Data provided:
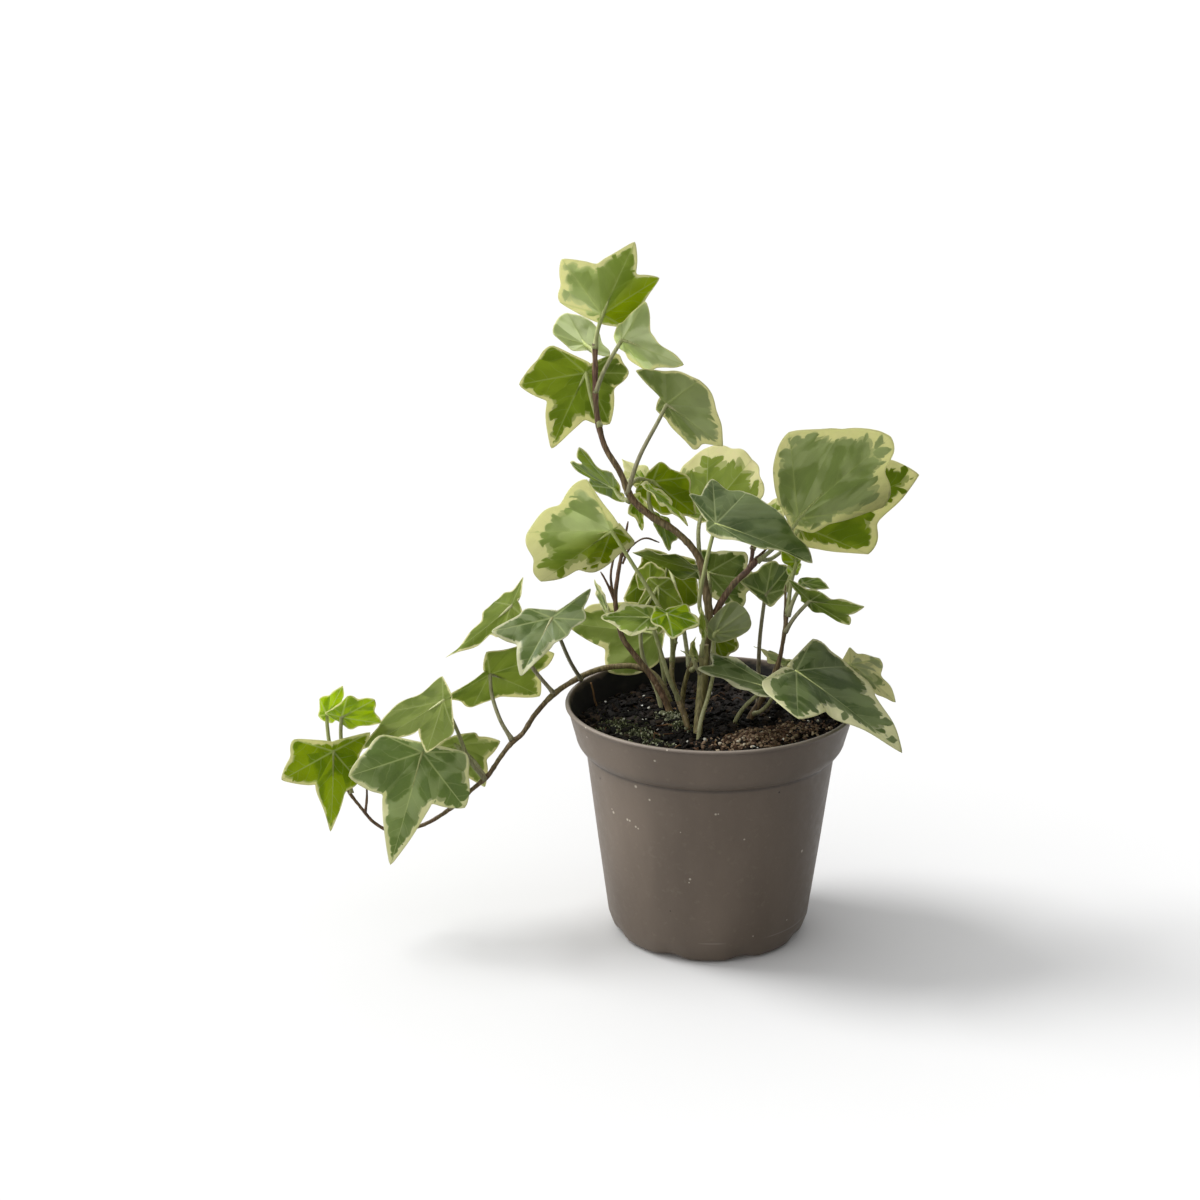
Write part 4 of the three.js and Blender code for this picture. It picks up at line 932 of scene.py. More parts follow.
def cut_material():
    # Old pruning cut: dry pale wood, mottled darker.
    made, tree, shader = new_material("pruned_wood")
    mottle = add(tree, "ShaderNodeTexNoise", {0: object_pattern(tree, 0.7), 2: 1.0, 3: 4.0})
    base = ramp(tree, mottle, [(0.3, "8a7a60"), (0.6, "b8aa8e"), (0.8, "d2c7ad")])
    feed(tree, shader, {"Base Color": base, "Roughness": 0.85})
    return made


def stem_radii(path, start, end, slim, joints, rng):
    """A rod's radii: it tapers, swells at its nodes and under the stalks, and is never quite even."""
    nodes = [rng.uniform(0, 8)]
    while nodes[-1] < 400:
        nodes.append(nodes[-1] + rng.uniform(9, 17))
    run = 0.0
    radii = []
    for k, point in enumerate(path):
        run += (point - path[k - 1]).length if k else 0.0
        share = k / (len(path) - 1)
        radius = slim * (start + (end - start) * share)
        gap = min(abs(run - node) for node in nodes)
        radius *= 1 + 0.08 * math.exp(-(gap / 0.8) ** 2)
        near = min(((point - joint).length for joint in joints), default=99)
        radius *= 1 + 0.16 * math.exp(-(max(0, near - 1.0) / 1.6) ** 2)
        radius *= 1 + 0.04 * noise.noise(point / 3)
        radii.append(radius)
    return radii


def prune(bm):
    """Sinks the top end of a cut trunk a little and bares its wood."""
    top = max(vert.co.z for vert in bm.verts)
    for face in bm.faces:
        if len(face.verts) > 4 and face.calc_center_median().z > top - 3:
            cap = bmesh.ops.inset_region(bm, faces=[face], thickness=0.5, depth=-0.25)
            for bare in (face, *cap["faces"]):
                bare.material_index = 1
            break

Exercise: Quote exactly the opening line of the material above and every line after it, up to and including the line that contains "return made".

Correct output:
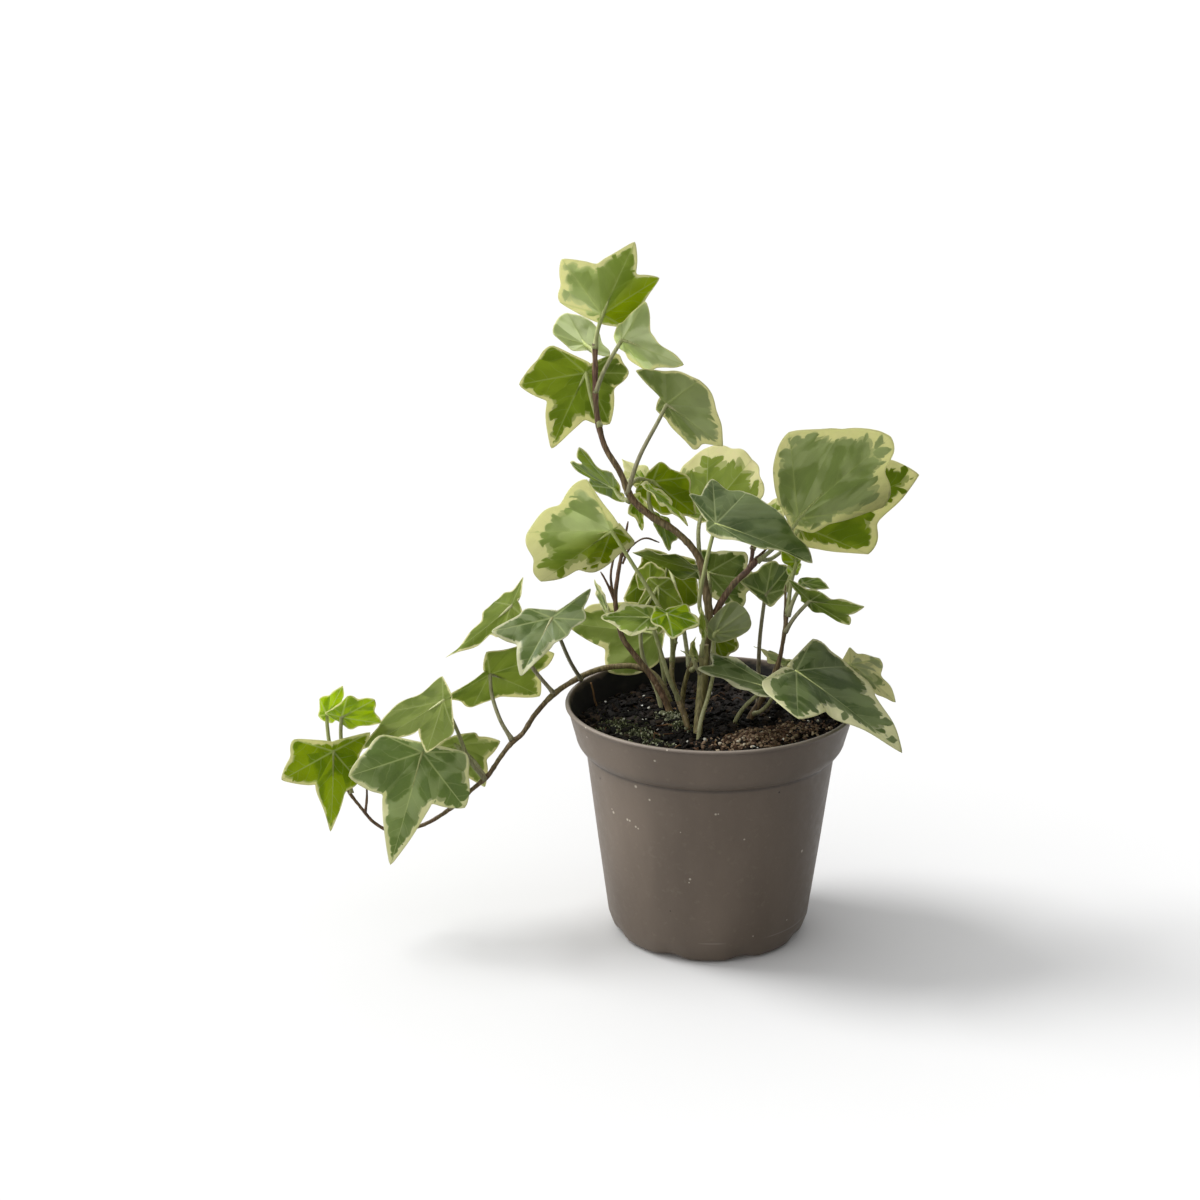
Write part 4 of the three.js and Blender code for this picture. It picks up at line 932 of scene.py. More parts follow.
def cut_material():
    # Old pruning cut: dry pale wood, mottled darker.
    made, tree, shader = new_material("pruned_wood")
    mottle = add(tree, "ShaderNodeTexNoise", {0: object_pattern(tree, 0.7), 2: 1.0, 3: 4.0})
    base = ramp(tree, mottle, [(0.3, "8a7a60"), (0.6, "b8aa8e"), (0.8, "d2c7ad")])
    feed(tree, shader, {"Base Color": base, "Roughness": 0.85})
    return made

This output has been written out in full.